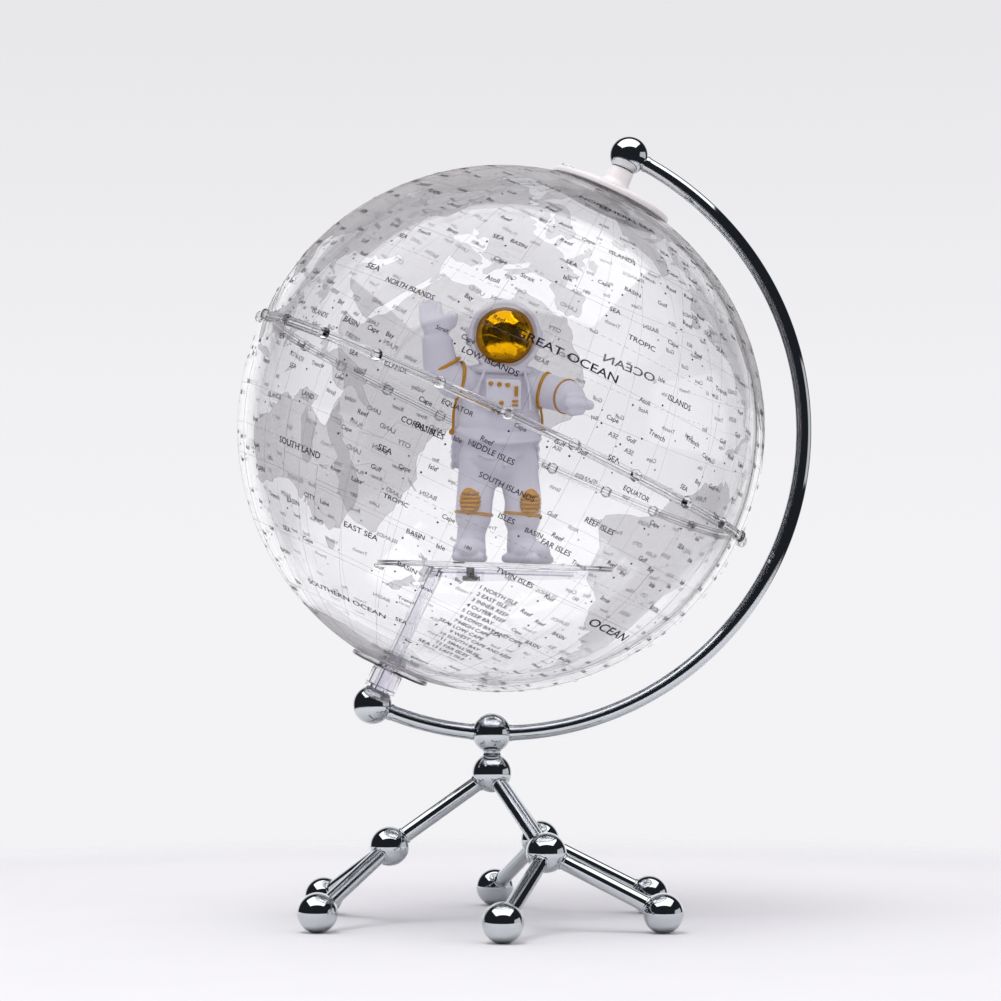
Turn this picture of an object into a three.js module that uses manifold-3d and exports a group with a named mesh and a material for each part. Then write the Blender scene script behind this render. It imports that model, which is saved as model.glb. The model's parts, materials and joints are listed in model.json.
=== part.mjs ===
// A desktop globe: a clear acrylic sphere that turns on a leaning axis between the end balls of a chromed arm,
// on a tripod of chromed balls and rods. A clear pillar on the arm holds a level platform inside the sphere,
// with an astronaut figure on it, so the figure stays upright and still while the map turns round it.
// Millimetres, +Z up. The origin is on the table, at the middle of the object's box.
import * as THREE from "three";
import { mergeVertices } from "three/addons/utils/BufferGeometryUtils.js";
import Module from "manifold-3d";

const wasm = await Module();
wasm.setup();

// ---- driving dimensions ----
const GAP = 0.3; // between pieces that touch
const RUNNING = 0.1; // radial clearance of a bearing
const BALL_R = 7.5;
const ROD_R = 3;
const SOCKET_DEPTH = 2.8; // of a rod's socket, below the ball's surface

const GLOBE_R = 100;
const WALL = 3;
const AXIS_TILT = THREE.MathUtils.degToRad(25);
const ARM_R = 115.5; // centreline of the arm, concentric with the globe
const GLOBE_X = 3.5; // the globe's centre is this far right of the tripod's centre
const ARM_HUB_Z = 72;
const TRIPOD_HUB_Z = 56.9;
const KNEE_R = 38.8;
const KNEE_Z = 29.2;
const FOOT_R = 73.4;
const FOOT_SPREAD = THREE.MathUtils.degToRad(28); // a leg's two feet, each side of its knee
const FOOT_FLAT_R = 1.6;
const NECK_R = 3.65; // spacer between the two hub balls
const STUD_R = 2.5;

const PIN_R = 2;
const DIAL_R = 24;
const CAP_R = 15.5;
const COLLAR_R = 5;
const POLE_HOLE_R = 7;
const PILLAR_R = 3;
const BAND_HALF = 1.65; // half the width of the joint ring's band
const STUDS = 24;

const PLATFORM_R = 45;
const PLATFORM_T = 2;
const PLATFORM_TOP = new THREE.Vector3(1.2, 0, 136.3); // middle of its upper face, from the tripod's centre
const PLATFORM_LEAN = THREE.MathUtils.degToRad(1.7);

const ROUND = 36; // segments of the sphere and its ring
const FINE = 16; // segments of a bearing
const BALL_SEGMENTS = 14;
const ROD_SEGMENTS = 10;
const LIMB_SEGMENTS = 9;

// ---- materials ----
const finish = (color, roughness, metalness, opacity = 1) =>
  new THREE.MeshStandardMaterial({ color, roughness, metalness, opacity, transparent: opacity < 1 });
const CHROME = finish("#d8dade", 0.05, 1);
const ACRYLIC = finish("#f2f4f6", 0.04, 0, 0.25);
const WHITE = finish("#f1eff0", 0.4, 0);
const STEEL = finish("#8f8f86", 0.3, 1);
const VINYL = finish("#bdbbc6", 0.55, 0);
const GOLD = finish("#e0a409", 0.12, 1);
const OCHRE = finish("#c18a2b", 0.4, 0);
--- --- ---
Exercise objective: Only the lines from the beginning of the material above through the line with "const SOCKET_DEPTH = 2.8;" are wanted; extract them exactly.

Response to the task:
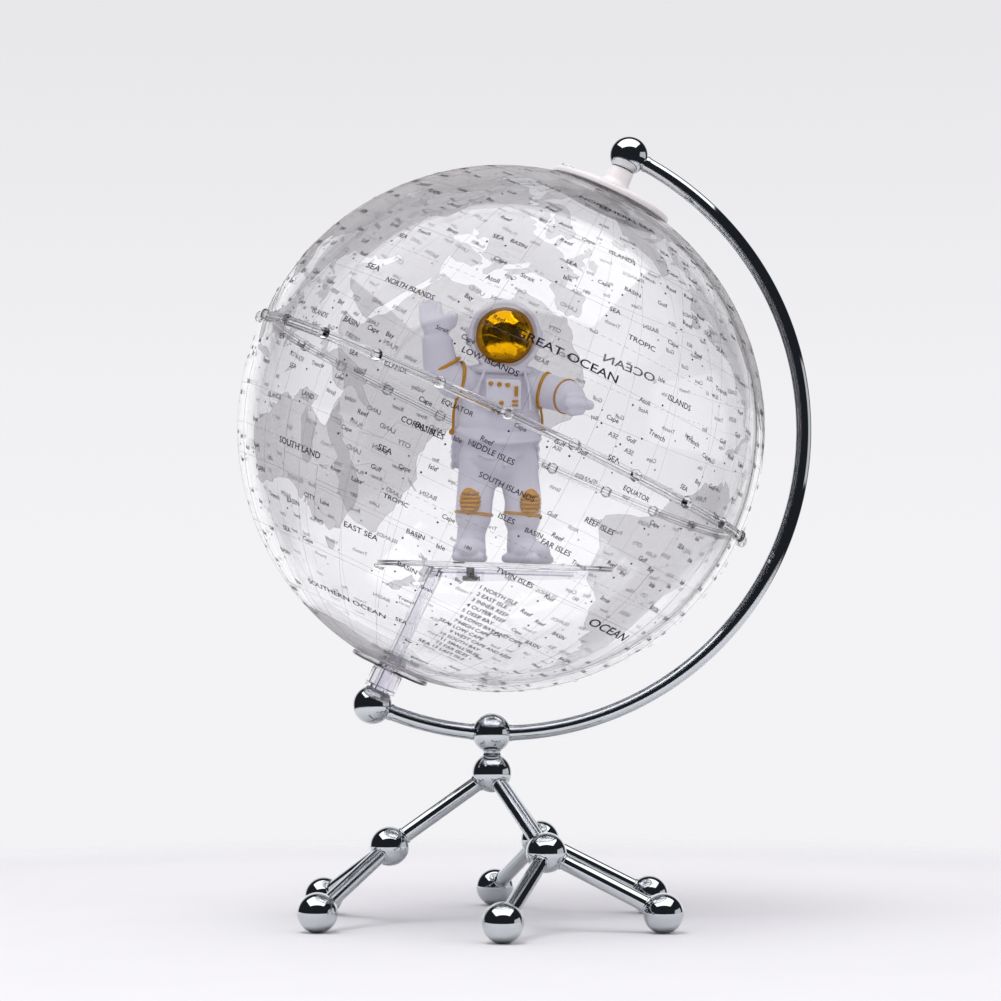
Turn this picture of an object into a three.js module that uses manifold-3d and exports a group with a named mesh and a material for each part. Then write the Blender scene script behind this render. It imports that model, which is saved as model.glb. The model's parts, materials and joints are listed in model.json.
=== part.mjs ===
// A desktop globe: a clear acrylic sphere that turns on a leaning axis between the end balls of a chromed arm,
// on a tripod of chromed balls and rods. A clear pillar on the arm holds a level platform inside the sphere,
// with an astronaut figure on it, so the figure stays upright and still while the map turns round it.
// Millimetres, +Z up. The origin is on the table, at the middle of the object's box.
import * as THREE from "three";
import { mergeVertices } from "three/addons/utils/BufferGeometryUtils.js";
import Module from "manifold-3d";

const wasm = await Module();
wasm.setup();

// ---- driving dimensions ----
const GAP = 0.3; // between pieces that touch
const RUNNING = 0.1; // radial clearance of a bearing
const BALL_R = 7.5;
const ROD_R = 3;
const SOCKET_DEPTH = 2.8; // of a rod's socket, below the ball's surface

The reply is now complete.